Data theft group has apparent ties to another, more prolific hacking crew, according to cyber security vendor Tetra Defense.
  • Jon Gold (CSO (US))
  • 17 April, 2022 16:20

An analysis of the cryptocurrency wallets tied to the Karakurt hacker group, combined with their particular methodology for data theft, suggests that the group's membership overlaps with two other prominent hacking crews, according to an analysis published by cyber security vendor Tetra Defense.

Tetra's report details the experience of a client company that was hit with a ransomware attack by the Conti group, and subsequently targeted again by a data theft perpetrated by the Karakurt group. The analysis showed that the Karakurt attack used precisely the same backdoor to compromise the client's systems as the earlier Conti attack.

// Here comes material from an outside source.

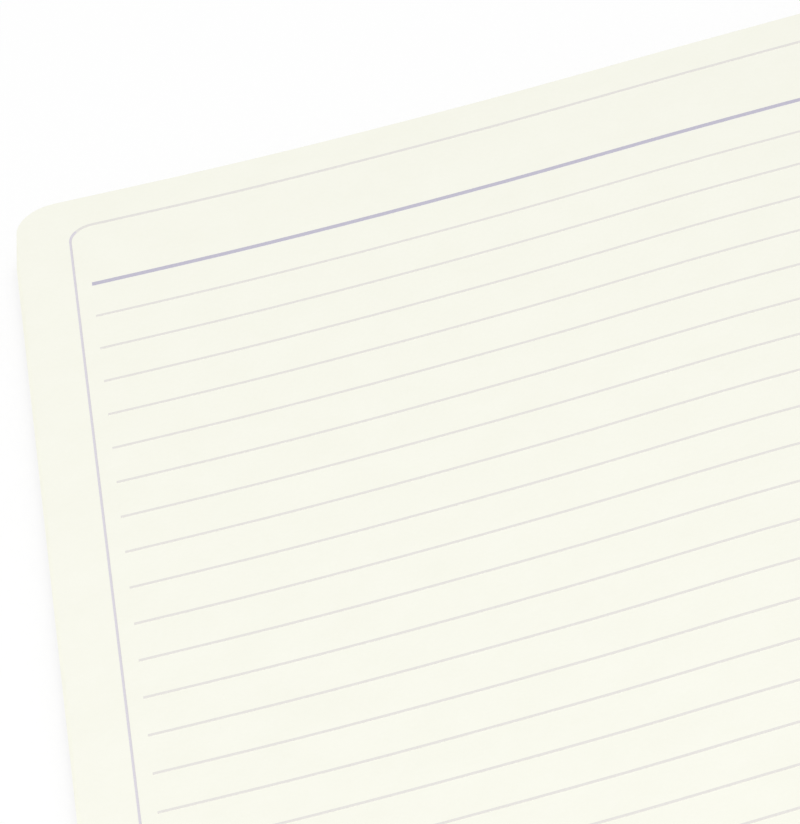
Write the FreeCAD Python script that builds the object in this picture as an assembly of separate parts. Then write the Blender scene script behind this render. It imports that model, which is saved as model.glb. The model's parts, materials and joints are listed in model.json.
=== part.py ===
import FreeCAD, Part
import os
from FreeCAD import Vector

# A centre-sewn composition notebook lying open at its middle spread.
# Millimetres. X runs across the spread, Y up the pages towards their head, Z up.
# The origin is on the table under the middle of the spine.

# Page size
page_width = 190.0
page_height = 248.0
corner_radius = 5.2

# Leaves: each half of the opened book is the same stack
leaves_per_half = 50
leaf_pitch = 0.105
fore_edge_creep = 1.3

# Covers and spine
board_thickness = 1.0
board_gap = 8.0
tape_lap = 22.0
tape_thickness = 0.3
tape_edge_gap = 0.2

# Fold and sewing: the thread runs between the two halves of the leaves
thread_diameter = 0.4
thread_clearance = 0.3
stitch_length = 10.0
stitch_inset = 9.0

# Free space left between the facing pages when the book is shut
shut_clearance = 0.3

# How the top page lies: share of the way from fore-edge to fold, rise at the
# head and tail, and the further rise at mid-height
page_profile = [
    (0.000, 0.00, 0.00),
    (0.158, -0.77, 0.82),
    (0.316, -0.61, 1.68),
    (0.474, 0.33, 2.42),
    (0.658, 1.20, 1.70),
    (0.816, 1.30, 1.10),
    (0.937, 0.20, 0.40),
    (1.000, -1.20, 0.00),
]

# How finely the page surface is laid out, and how far its tool runs past the paper
surface_columns = 39
surface_rows = 9
tool_overrun = 4.0

# Levels and places that follow from the sizes above
block_thickness = leaves_per_half * leaf_pitch
edge_level = board_thickness + block_thickness
bottom_leaf_reach = page_width + fore_edge_creep
half_height = page_height / 2
tape_width = board_gap + 2 * tape_lap
thread_radius = thread_diameter / 2
half_fold = thread_radius + thread_clearance


# Smooth curve through one column of the page profile
def profile_height(share, column):
    rows = page_profile
    last = len(rows) - 1
    slopes = []
    for i in range(last + 1):
        before = rows[max(i - 1, 0)]
        after = rows[min(i + 1, last)]
        slopes.append((after[column] - before[column]) / (after[0] - before[0]))
    if share <= rows[0][0]:
        return rows[0][column] + slopes[0] * (share - rows[0][0])
    if share >= rows[last][0]:
        return rows[last][column] + slopes[last] * (share - rows[last][0])
    i = 0
    while share > rows[i + 1][0]:
        i += 1
    span = rows[i + 1][0] - rows[i][0]
    t = (share - rows[i][0]) / span
    start = (1 + 2 * t) * (1 - t) ** 2 * rows[i][column]
    start += t * (1 - t) ** 2 * span * slopes[i]
    end = t * t * (3 - 2 * t) * rows[i + 1][column]
    end += t * t * (t - 1) * span * slopes[i + 1]
    return start + end


# Height of the top page at a distance from the spine and a place along it
def page_level(from_spine, y):
    share = 1 - from_spine / page_width
    middle = 1 - (y / half_height) ** 2
    return edge_level + profile_height(share, 1) + profile_height(share, 2) * middle


# Closed outline of a left-hand sheet: square at the spine, rounded outside
def sheet_outline(reach, inner, level):
    r = corner_radius
    k = r * (1 - 0.5 ** 0.5)
    tail = -half_height
    head = half_height
    edges = [
        Part.LineSegment(Vector(-inner, head, level), Vector(-inner, tail, level)).toShape(),
        Part.LineSegment(Vector(-inner, tail, level), Vector(-reach + r, tail, level)).toShape(),
        Part.Arc(
            Vector(-reach + r, tail, level),
            Vector(-reach + k, tail + k, level),
            Vector(-reach, tail + r, level),
        ).toShape(),
        Part.LineSegment(Vector(-reach, tail + r, level), Vector(-reach, head - r, level)).toShape(),
        Part.Arc(
            Vector(-reach, head - r, level),
            Vector(-reach + k, head - k, level),
            Vector(-reach + r, head, level),
        ).toShape(),
        Part.LineSegment(Vector(-reach + r, head, level), Vector(-inner, head, level)).toShape(),
    ]
    return Part.Wire(edges)


def mirrored(shape):
    return shape.mirror(Vector(0, 0, 0), Vector(1, 0, 0))


# Everything under the curved top page, as a solid to keep the leaves inside
def under_top_page():
    grid = []
    across = bottom_leaf_reach + tool_overrun
    along = page_height + 2 * tool_overrun
    for i in range(surface_columns):
        from_spine = across - (across + tool_overrun) * i / (surface_columns - 1)
        column = []
        for j in range(surface_rows):
            y = along * (j / (surface_rows - 1) - 0.5)
            column.append(Vector(-from_spine, y, page_level(from_spine, y)))
        grid.append(column)
    surface = Part.BSplineSurface()
    surface.interpolate(grid)
    return surface.toShape().extrude(Vector(0, 0, -2 * edge_level))


# One half of the leaves. The lowest leaf reaches furthest out at the fore-edge.
def make_left_pages():
    top = 2 * edge_level
    lean = fore_edge_creep * (top - board_thickness) / block_thickness
    low = sheet_outline(bottom_leaf_reach, half_fold, board_thickness)
    high = sheet_outline(bottom_leaf_reach - lean, half_fold, top)
    stack = Part.makeLoft([low, high], True, True)
    return stack.common(under_top_page()).Solids[0]


# A board, flush with the lowest leaf, pressed thinner where the tape covers it
def make_front_cover():
    outline = sheet_outline(bottom_leaf_reach, board_gap / 2, 0)
    board = Part.Face(outline).extrude(Vector(0, 0, board_thickness))
    rebate_width = tape_width / 2 + tape_edge_gap
    rebate = Part.makeBox(rebate_width, page_height, tape_thickness, Vector(-rebate_width, -half_height, 0))
    return board.cut(rebate).Solids[0]


# The cloth strip glued over the spine, on the outside of both boards
def make_spine_tape():
    corner = Vector(-tape_width / 2, -half_height, 0)
    return Part.makeBox(tape_width, page_height, tape_thickness, corner)


# Lockstitch through the fold: a run inside, a run outside and a leg at each hole
def make_sewing_thread():
    inside_level = page_level(0, 0) - thread_radius
    outside_level = tape_thickness + thread_radius
    sewn_length = page_height - 2 * stitch_inset
    stitches = max(1, round(sewn_length / stitch_length))
    thread = None
    for level in (inside_level, outside_level):
        start = Vector(0, -sewn_length / 2, level)
        run = Part.makeCylinder(thread_radius, sewn_length, start, Vector(0, 1, 0))
        thread = run if thread is None else thread.fuse(run)
    for i in range(stitches + 1):
        foot = Vector(0, sewn_length * (i / stitches - 0.5), outside_level)
        leg = Part.makeCylinder(thread_radius, inside_level - outside_level, foot, Vector(0, 0, 1))
        thread = thread.fuse(leg)
    return thread.Solids[0]


# The fold's axis lies just above the highest point of the two pages, so that
# they face each other across the clearance when the book is shut
def fold_axis_level():
    highest = 0
    for i in range(1001):
        highest = max(highest, page_level(page_width * i / 1000, 0))
    return highest + shut_clearance / 2


left_pages = make_left_pages()
front_cover = make_front_cover()
parts = {
    "left_pages": left_pages,
    "right_pages": mirrored(left_pages),
    "front_cover": front_cover,
    "back_cover": mirrored(front_cover),
    "spine_tape": make_spine_tape(),
    "sewing_thread": make_sewing_thread(),
}

os.makedirs("parts", exist_ok=True)
for name, shape in parts.items():
    shape.exportStep("parts/" + name + ".step")
    box = shape.optimalBoundingBox()
    print(name, "solids", len(shape.Solids), "volume", round(shape.Volume, 1), "valid", shape.isValid())
    print("  from", round(box.XMin, 3), round(box.YMin, 3), round(box.ZMin, 3))
    print("  to", round(box.XMax, 3), round(box.YMax, 3), round(box.ZMax, 3))
print("page edge level", round(edge_level, 3), "fold axis level", round(fold_axis_level(), 3))
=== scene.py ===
import bpy
import json
import math
import random
from mathutils import Matrix, Vector


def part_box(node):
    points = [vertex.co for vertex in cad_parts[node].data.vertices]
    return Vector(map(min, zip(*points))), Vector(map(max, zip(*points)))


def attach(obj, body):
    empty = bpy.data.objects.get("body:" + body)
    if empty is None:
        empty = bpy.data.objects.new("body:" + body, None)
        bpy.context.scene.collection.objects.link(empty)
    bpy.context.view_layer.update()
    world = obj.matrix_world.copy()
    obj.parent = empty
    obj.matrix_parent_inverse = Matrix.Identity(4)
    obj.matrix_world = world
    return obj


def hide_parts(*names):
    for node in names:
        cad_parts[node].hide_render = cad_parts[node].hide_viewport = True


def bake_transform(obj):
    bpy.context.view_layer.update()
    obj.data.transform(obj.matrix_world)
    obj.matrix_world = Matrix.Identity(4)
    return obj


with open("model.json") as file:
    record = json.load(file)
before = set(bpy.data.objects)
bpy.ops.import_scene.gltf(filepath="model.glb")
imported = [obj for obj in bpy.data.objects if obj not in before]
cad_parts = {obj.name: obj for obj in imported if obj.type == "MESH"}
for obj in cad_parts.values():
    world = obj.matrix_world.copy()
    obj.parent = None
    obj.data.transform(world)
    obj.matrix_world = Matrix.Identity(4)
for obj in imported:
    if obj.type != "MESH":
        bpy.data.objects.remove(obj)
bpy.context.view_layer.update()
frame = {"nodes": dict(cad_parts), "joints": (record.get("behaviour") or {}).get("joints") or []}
mm = 0.001

# What the CAD frame says about the notebook
leavesLow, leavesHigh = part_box("left_pages")
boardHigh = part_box("front_cover")[1]
tapeLow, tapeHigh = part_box("spine_tape")
threadLow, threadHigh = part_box("sewing_thread")
foldAxis = frame["joints"][0]["pos_m"][2]
foldTurn = math.radians(frame["joints"][0]["range_deg"][1])

notebook = {
    "creep": 1.3 * mm,            # how much further out the lowest leaf reaches
    "cornerRadius": 5.2 * mm,
    "cornerSteps": 8,
    "leaves": 50,                 # sheets in the block, each folded once
    "leafThickness": 0.088 * mm,  # the rest of the pitch is air between the sheets
    "blockHeight": 5.25 * mm,     # leaves at the fore-edge
    "sagGap": 0.05 * mm,          # air between the lowest sheet and the cloth
    "bendReach": 1.5 * mm,        # sheets and cloth bend this far to each side of the fold
}
pageWidth = -leavesLow.x - notebook["creep"]
halfHeight = leavesHigh.y
boardTop = boardHigh.z
gapReach = -boardHigh.x   # half the gap between the two boards
bendReach = notebook["bendReach"]
edgeLevel = boardTop + notebook["blockHeight"]
smoothBelow = math.radians(40)   # flatter edges than this are shaded smooth
uprightBelow = 0.5               # a face whose normal rises less than this is a cut edge

# How the top page lies: share of the way from fore-edge to fold, rise in mm at
# the head and tail, further rise at mid-height
pageProfile = [
    (0.000, 0.00, 0.00),
    (0.158, -0.77, 0.82),
    (0.316, -0.61, 1.68),
    (0.474, 0.33, 2.42),
    (0.658, 1.20, 1.70),
    (0.816, 1.30, 1.10),
    (0.937, 0.20, 0.40),
    (1.000, -1.20, 0.00),
]


def profileHeight(share, column):
    rows = pageProfile
    last = len(rows) - 1
    slopes = []
    for i in range(last + 1):
        before = rows[max(i - 1, 0)]
        after = rows[min(i + 1, last)]
        slopes.append((after[column] - before[column]) / (after[0] - before[0]))
    if share <= 0:
        return slopes[0] * share
    i = 0
    while i < last - 1 and share > rows[i + 1][0]:
        i += 1
    span = rows[i + 1][0] - rows[i][0]
    t = min(1, (share - rows[i][0]) / span)
    start = (1 + 2 * t) * (1 - t) ** 2 * rows[i][column] + t * (1 - t) ** 2 * span * slopes[i]
    end = t * t * (3 - 2 * t) * rows[i + 1][column] + t * t * (t - 1) * span * slopes[i + 1]
    return start + end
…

"Such access could only be obtained through some sort of purchase, relationship, or surreptitiously gaining access to Conti group infrastructure," Tetra wrote in its report.

It's important to differentiate the two different types of cyber attack described here, according to Tetra. In a ransomware attack, key data is encrypted and the extortion money is paid in exchange for a decryption key, so that the target company can recover its data and resume operating. 

In a data theft, which has been the sole type of attack perpetrated by the Karakurt group, hackers steal sensitive corporate data and demand money in exchange for not releasing it to the world at large.

The Karakurt attacks of this type — there have been more than a dozen to date, according to Tetra — also used cryptocurrency wallets linked to Conti victim payment addresses, further strengthening the argument that the two groups' membership may overlap significantly.

This pattern represents a departure from the Conti group's normal pattern of business, according to Nathan Little, senior vice president of digital forensics and incident response at Tetra,

"Historically, we've seen the criminals honour their deals," he says. "Early on, when these [data theft attacks] started in 2019, it was common that companies were frightened enough that they'd pay, not to hide the incident, but to avoid the consequences."

These days, however, data theft has become common enough — and new regulatory regimes have made mandatory disclosures more likely — that companies are less likely to pay just to have their data protected.

Nor is that that the only confusing thing about the Karakurt attacks, according to Tetra. The attacks erode trust among victim companies that they won't be targeted multiple times by the same types of attacks. 

Paying off a Conti ransom was usually a relatively solid guarantee that the group would move on and that no further attacks would be forthcoming. If the two groups are linked, and victims are indirectly being re-extorted by the same people, payments may become harder to come by.

‘It's interesting how it unfolds," says Little. "It does seem to be a little bit of a side hustle within the Conti group."

While the machinery of cyber crime is fantastically complicated, he added, the initial system compromise that makes these attacks possible is frequently quite simple, and can often be avoided with relatively basic protective measures.

"Cyber security is a big problem that needs solving, but many of these incidents, with some pretty basic cyber security controls, they wouldn't happen," Little says.